__Requirement__:
Stop after the line with "return np.clip(0.5 +": repeat exactly every line before it, beginning with the first, and that line itself.

#### Source excerpt ####

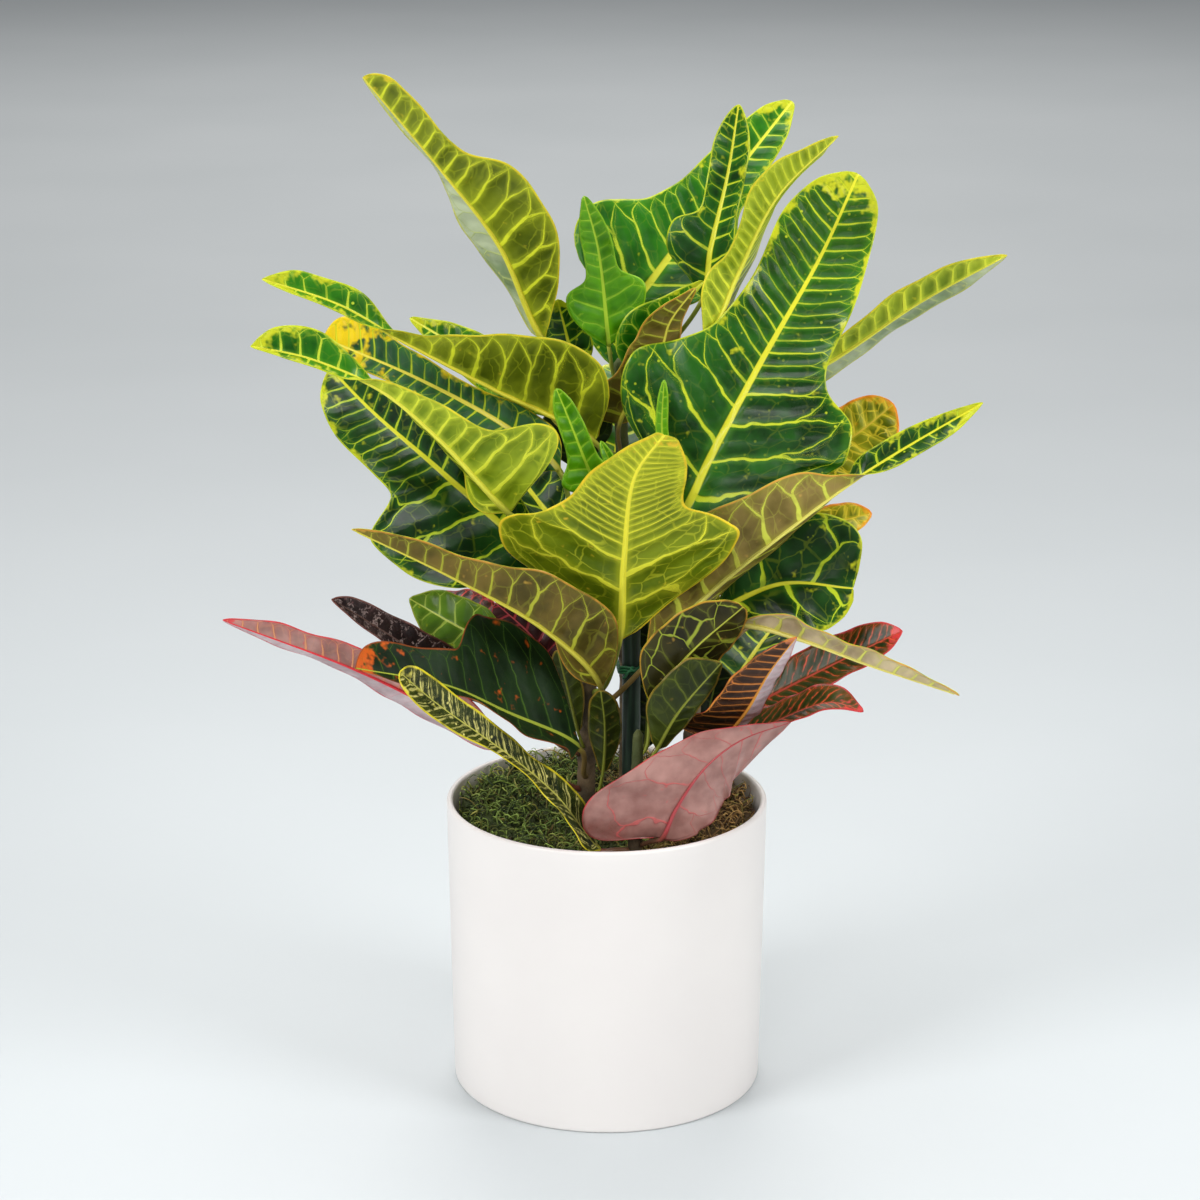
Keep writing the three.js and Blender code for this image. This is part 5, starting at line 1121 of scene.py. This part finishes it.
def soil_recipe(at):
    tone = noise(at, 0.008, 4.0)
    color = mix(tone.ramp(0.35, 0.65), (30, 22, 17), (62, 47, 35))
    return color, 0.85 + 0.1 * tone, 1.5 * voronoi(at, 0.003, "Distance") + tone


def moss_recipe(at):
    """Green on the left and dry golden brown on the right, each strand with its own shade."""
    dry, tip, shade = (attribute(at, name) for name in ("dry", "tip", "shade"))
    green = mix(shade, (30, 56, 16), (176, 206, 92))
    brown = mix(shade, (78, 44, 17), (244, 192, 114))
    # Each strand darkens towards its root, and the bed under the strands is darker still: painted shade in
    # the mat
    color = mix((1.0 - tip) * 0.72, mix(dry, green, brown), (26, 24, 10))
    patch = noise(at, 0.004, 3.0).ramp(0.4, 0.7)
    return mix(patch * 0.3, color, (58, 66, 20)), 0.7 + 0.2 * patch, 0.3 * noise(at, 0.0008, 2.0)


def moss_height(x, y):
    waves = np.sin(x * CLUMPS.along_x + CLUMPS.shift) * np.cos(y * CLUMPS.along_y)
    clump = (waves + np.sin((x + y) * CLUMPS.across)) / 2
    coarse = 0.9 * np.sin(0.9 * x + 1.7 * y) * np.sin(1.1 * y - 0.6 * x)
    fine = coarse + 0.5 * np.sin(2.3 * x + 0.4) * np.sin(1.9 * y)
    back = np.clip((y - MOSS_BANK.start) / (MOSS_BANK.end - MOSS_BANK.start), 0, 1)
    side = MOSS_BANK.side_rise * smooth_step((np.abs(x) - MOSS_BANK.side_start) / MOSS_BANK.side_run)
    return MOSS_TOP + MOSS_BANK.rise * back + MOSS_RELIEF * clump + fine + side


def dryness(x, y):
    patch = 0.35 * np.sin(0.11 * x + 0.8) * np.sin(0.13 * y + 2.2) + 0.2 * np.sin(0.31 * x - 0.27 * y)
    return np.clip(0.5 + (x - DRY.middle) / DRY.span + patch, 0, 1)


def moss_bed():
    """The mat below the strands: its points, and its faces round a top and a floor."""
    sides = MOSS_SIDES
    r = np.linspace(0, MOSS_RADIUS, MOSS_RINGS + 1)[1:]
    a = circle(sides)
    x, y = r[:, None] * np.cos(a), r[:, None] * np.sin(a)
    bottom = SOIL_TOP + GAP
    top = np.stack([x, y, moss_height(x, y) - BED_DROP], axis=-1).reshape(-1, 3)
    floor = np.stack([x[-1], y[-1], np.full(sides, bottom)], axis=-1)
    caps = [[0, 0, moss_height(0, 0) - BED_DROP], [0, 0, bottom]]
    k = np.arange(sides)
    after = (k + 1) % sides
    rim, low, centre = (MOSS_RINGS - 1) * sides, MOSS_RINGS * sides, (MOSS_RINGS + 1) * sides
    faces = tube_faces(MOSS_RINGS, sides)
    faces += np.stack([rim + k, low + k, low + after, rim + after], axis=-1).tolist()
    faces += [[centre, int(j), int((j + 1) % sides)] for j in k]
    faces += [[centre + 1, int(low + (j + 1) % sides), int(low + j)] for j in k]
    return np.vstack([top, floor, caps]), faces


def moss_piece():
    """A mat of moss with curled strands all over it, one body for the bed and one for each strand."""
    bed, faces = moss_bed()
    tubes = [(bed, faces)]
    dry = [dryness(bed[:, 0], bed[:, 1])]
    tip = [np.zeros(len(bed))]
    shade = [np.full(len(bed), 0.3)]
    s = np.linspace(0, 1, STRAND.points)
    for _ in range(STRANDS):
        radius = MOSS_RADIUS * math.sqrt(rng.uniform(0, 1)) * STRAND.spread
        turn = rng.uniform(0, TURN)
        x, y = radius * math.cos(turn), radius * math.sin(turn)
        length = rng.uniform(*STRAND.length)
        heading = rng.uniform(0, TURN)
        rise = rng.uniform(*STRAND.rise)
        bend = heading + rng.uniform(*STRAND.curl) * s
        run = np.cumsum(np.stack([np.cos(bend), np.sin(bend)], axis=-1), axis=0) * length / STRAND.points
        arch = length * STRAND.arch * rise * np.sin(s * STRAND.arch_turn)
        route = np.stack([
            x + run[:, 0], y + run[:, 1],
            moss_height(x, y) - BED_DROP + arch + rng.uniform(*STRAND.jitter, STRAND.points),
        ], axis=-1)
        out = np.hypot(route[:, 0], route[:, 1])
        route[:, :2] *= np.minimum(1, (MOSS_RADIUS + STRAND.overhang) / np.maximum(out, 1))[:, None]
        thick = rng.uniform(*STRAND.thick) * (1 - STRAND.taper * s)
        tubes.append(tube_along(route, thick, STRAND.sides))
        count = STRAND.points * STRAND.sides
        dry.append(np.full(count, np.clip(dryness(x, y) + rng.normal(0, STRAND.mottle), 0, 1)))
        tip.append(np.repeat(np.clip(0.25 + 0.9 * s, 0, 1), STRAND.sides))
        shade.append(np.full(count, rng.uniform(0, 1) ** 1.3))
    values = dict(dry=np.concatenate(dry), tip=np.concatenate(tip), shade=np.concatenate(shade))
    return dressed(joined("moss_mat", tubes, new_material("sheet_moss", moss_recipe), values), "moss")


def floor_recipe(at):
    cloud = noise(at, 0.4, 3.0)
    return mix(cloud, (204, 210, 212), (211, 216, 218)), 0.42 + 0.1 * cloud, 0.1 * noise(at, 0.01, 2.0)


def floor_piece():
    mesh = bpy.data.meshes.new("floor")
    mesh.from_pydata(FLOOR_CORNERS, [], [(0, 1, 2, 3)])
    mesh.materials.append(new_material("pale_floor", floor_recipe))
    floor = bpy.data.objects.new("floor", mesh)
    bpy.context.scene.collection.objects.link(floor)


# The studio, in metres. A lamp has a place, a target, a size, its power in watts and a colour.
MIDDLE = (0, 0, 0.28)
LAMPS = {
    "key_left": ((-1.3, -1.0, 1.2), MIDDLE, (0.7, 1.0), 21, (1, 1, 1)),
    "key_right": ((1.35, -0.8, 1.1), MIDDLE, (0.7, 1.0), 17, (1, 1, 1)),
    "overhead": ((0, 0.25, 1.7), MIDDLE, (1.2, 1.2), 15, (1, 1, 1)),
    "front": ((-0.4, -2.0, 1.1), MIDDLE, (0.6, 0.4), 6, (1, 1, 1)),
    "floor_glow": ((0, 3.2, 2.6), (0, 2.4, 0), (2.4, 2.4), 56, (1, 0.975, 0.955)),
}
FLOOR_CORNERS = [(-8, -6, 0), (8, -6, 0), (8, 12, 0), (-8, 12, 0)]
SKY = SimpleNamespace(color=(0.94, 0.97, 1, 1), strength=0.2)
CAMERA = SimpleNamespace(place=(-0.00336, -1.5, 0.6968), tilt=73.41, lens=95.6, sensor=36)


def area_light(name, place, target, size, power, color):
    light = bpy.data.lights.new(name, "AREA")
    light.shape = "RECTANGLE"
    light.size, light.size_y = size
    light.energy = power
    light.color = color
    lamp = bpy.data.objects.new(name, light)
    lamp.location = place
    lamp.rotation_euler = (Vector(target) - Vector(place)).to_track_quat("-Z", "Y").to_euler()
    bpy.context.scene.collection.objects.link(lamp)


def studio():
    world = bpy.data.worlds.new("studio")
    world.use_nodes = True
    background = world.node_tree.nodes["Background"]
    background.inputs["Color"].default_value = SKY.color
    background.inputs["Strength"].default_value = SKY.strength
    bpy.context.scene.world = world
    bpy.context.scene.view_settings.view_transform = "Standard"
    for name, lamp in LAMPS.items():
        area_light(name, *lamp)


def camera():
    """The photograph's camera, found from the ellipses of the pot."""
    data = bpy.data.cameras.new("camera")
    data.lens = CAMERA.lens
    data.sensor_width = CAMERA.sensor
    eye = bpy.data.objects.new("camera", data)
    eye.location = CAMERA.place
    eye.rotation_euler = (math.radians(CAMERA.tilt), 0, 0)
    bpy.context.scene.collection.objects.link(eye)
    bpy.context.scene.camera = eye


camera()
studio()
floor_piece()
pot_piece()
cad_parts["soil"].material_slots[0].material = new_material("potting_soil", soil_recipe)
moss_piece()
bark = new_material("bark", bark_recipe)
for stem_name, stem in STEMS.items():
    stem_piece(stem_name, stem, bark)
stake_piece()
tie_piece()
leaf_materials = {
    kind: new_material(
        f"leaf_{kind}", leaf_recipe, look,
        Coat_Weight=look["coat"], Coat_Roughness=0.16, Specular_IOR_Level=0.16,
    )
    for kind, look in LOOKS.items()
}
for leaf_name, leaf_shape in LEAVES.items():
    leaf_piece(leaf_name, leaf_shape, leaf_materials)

####

__Task response__:
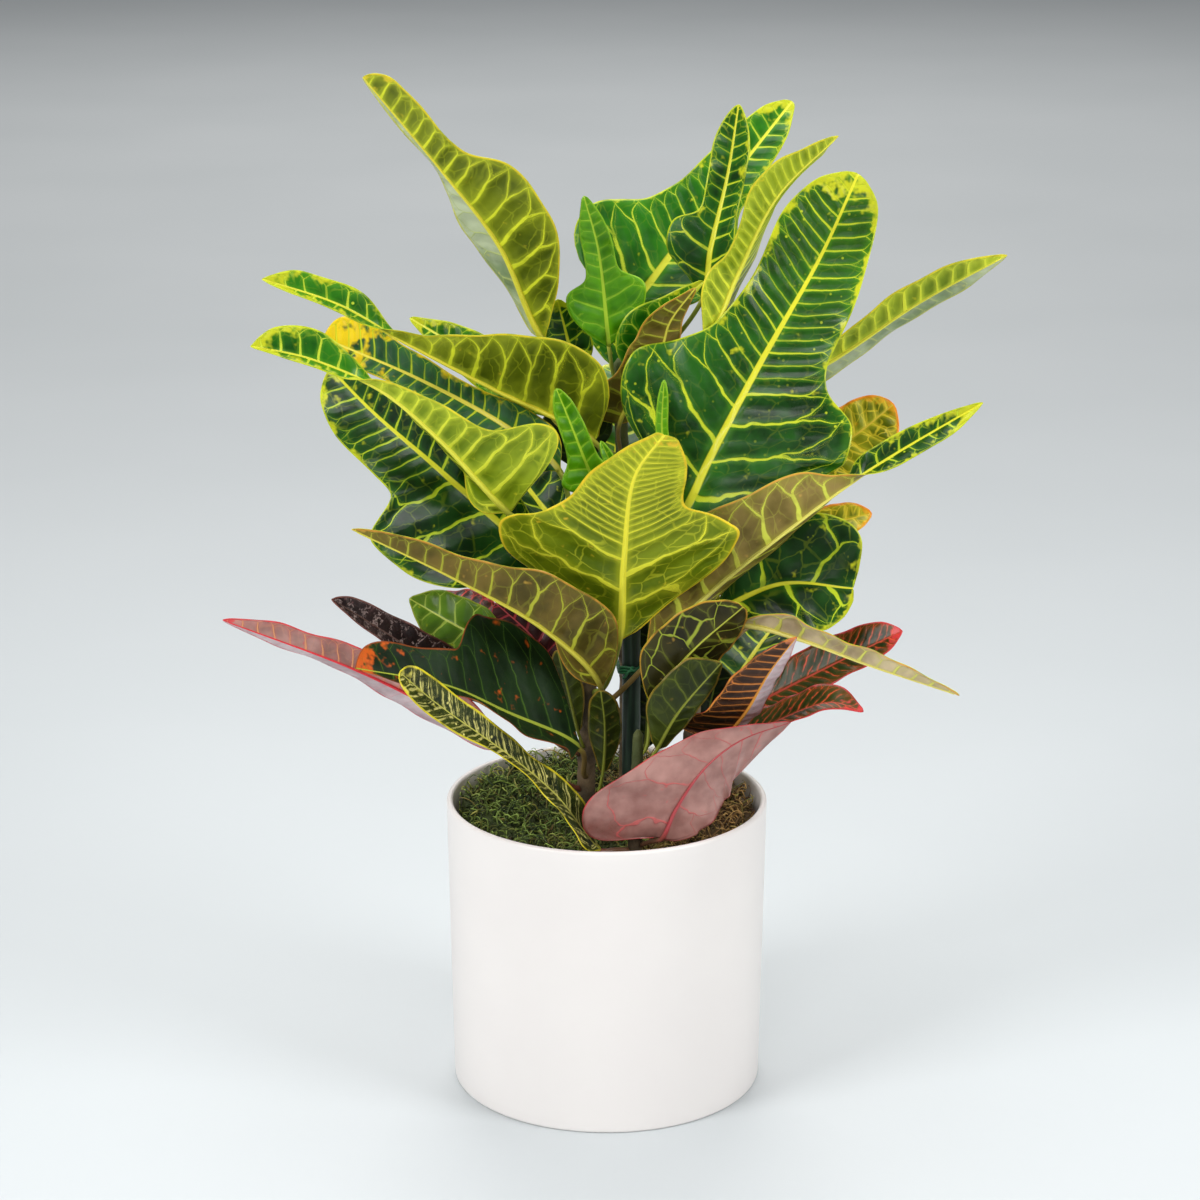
Keep writing the three.js and Blender code for this image. This is part 5, starting at line 1121 of scene.py. This part finishes it.
def soil_recipe(at):
    tone = noise(at, 0.008, 4.0)
    color = mix(tone.ramp(0.35, 0.65), (30, 22, 17), (62, 47, 35))
    return color, 0.85 + 0.1 * tone, 1.5 * voronoi(at, 0.003, "Distance") + tone


def moss_recipe(at):
    """Green on the left and dry golden brown on the right, each strand with its own shade."""
    dry, tip, shade = (attribute(at, name) for name in ("dry", "tip", "shade"))
    green = mix(shade, (30, 56, 16), (176, 206, 92))
    brown = mix(shade, (78, 44, 17), (244, 192, 114))
    # Each strand darkens towards its root, and the bed under the strands is darker still: painted shade in
    # the mat
    color = mix((1.0 - tip) * 0.72, mix(dry, green, brown), (26, 24, 10))
    patch = noise(at, 0.004, 3.0).ramp(0.4, 0.7)
    return mix(patch * 0.3, color, (58, 66, 20)), 0.7 + 0.2 * patch, 0.3 * noise(at, 0.0008, 2.0)


def moss_height(x, y):
    waves = np.sin(x * CLUMPS.along_x + CLUMPS.shift) * np.cos(y * CLUMPS.along_y)
    clump = (waves + np.sin((x + y) * CLUMPS.across)) / 2
    coarse = 0.9 * np.sin(0.9 * x + 1.7 * y) * np.sin(1.1 * y - 0.6 * x)
    fine = coarse + 0.5 * np.sin(2.3 * x + 0.4) * np.sin(1.9 * y)
    back = np.clip((y - MOSS_BANK.start) / (MOSS_BANK.end - MOSS_BANK.start), 0, 1)
    side = MOSS_BANK.side_rise * smooth_step((np.abs(x) - MOSS_BANK.side_start) / MOSS_BANK.side_run)
    return MOSS_TOP + MOSS_BANK.rise * back + MOSS_RELIEF * clump + fine + side


def dryness(x, y):
    patch = 0.35 * np.sin(0.11 * x + 0.8) * np.sin(0.13 * y + 2.2) + 0.2 * np.sin(0.31 * x - 0.27 * y)
    return np.clip(0.5 + (x - DRY.middle) / DRY.span + patch, 0, 1)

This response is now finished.